The more I read the less I can add.  Zalewski covers all the technical reasons around why web application security scanners suck.  I’d go even farther and say in my experience the most popular (and expensive) scanners are pretty awful force multipliers for even experienced testers.

So, why on earth would you drop $30K and $5K/year on one of these things?

Years ago, I had the two “best” scanners in-house.  My testers were free to use whichever they preferred.  This worked out better than you’d expect — these two competing products would often catch each other in quality highs and lows.  When Product A started to become unwieldy and  more trouble than it was worth for an analyst to waste time with, Product B was usually in a quality upswing.  At any given time, one of the two would work.

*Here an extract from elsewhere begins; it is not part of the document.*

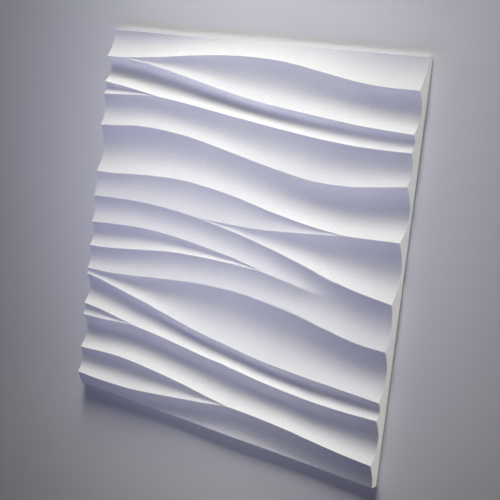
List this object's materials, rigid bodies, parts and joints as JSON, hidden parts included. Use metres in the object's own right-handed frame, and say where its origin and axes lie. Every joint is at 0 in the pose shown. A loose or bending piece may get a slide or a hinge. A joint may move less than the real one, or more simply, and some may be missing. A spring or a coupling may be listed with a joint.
{
  "type": "3d wall panel tile",
  "caption": "Square white gypsum plaster wall panel with a flat back and a relief of long flowing dune-like waves with sharp crests.",
  "frame": {"origin": "centre of the flat back face", "axes": "+Z out of the back towards the relief, as the panel lies face up; +X along the waves towards the picture's right edge; +Y across the waves towards the edge that is uppermost on the wall"},
  "size_m": [0.6, 0.6, 0.0226],
  "materials": {
    "plaster": "matt white cast gypsum plaster"
  },
  "bodies": {
    "root": {"wave_panel": "plaster"}
  },
  "joints": []
}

I had a motive behind the scenes for keeping them both.  Together, these two products had around 85% of the market share.  A few of my clients used one or the other when they assessed my sites.  For a while, knowing ahead of time what false positives their tools would throw made it easy to address their “findings”.  Some clients demanded the canned scan reports from Product A or B as a bureaucratic checkbox.  In fact, they’d demand it even in the face of client facing documentation from a top-tier application testing company.

It is a testament to the marketing strength of these companies that a false-positive-ridden canned report would trump CFD from a well regarded consultancy.  I think deep-down, a significant slice of the information security workforce really does believe the hype that all of this can be automated and metric-ized.